Doesn't sound right the way I typed it, I know what I mean, hope you do too. Anyway seems like it would use about half as much ribon if it works that way.
Also not sure how your laying out the holes, maybe one of my tricks will help you on that. When I needed alot of holes exactly spaced in several sheets of wood, like building shelving, I first cut the panels to the size I want them. Then cut a sheet of Peg Board to the same size. Clamp every thing together with peg board on top, count the holes and drill!!
Every sheet comes out exactly the same without having to measure each one and worry about any errors. Saves time not having to measure anything or just a top sheet. And of course the biggest time saving is drilling 1 hole and getting 4 sheets done, cuts the time to far less than 1/4 of doing each seperatly.
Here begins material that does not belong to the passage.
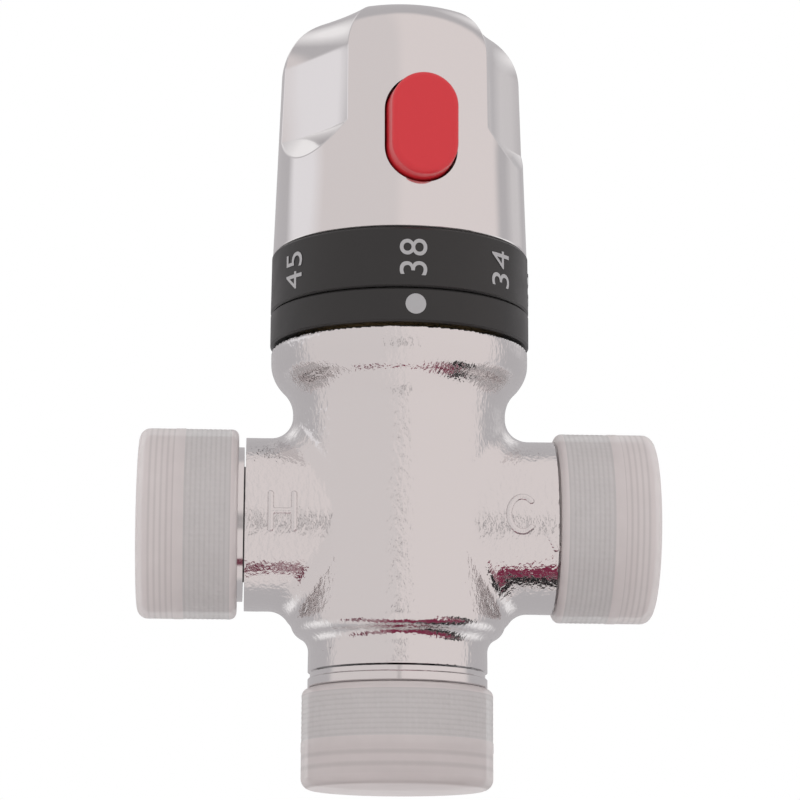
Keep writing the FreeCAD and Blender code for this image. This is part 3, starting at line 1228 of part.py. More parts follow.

I do that alot when building stuff like 1' deep X 6'wide X 8' tall cases/shelves to store DVD's 8tracks, VHS, Cassettes, etc.. Every thing is a different size so I drill all the up rights for ajustable shelfs. Drill, count 3, drill, count 3
Most the times I don't care if the holes go to the outside of the unit, if I do care on one I just drill the two end sides seperatly using a little electrical tape on the bit as a stop guide for the depth. Still use the same pegboard piece as a guide though and all the holes come out correct.
I pretty much do the same thing for measuring cuts and other stuff too. Clamp everything together find the center hole and use a pencil to fill them in. Take off the pegboard and connect the dots, normally a pefect straight line better than measuring and using a square etc.. Provided of course you can cut that thick, or do each seperatly and they all still come out the same.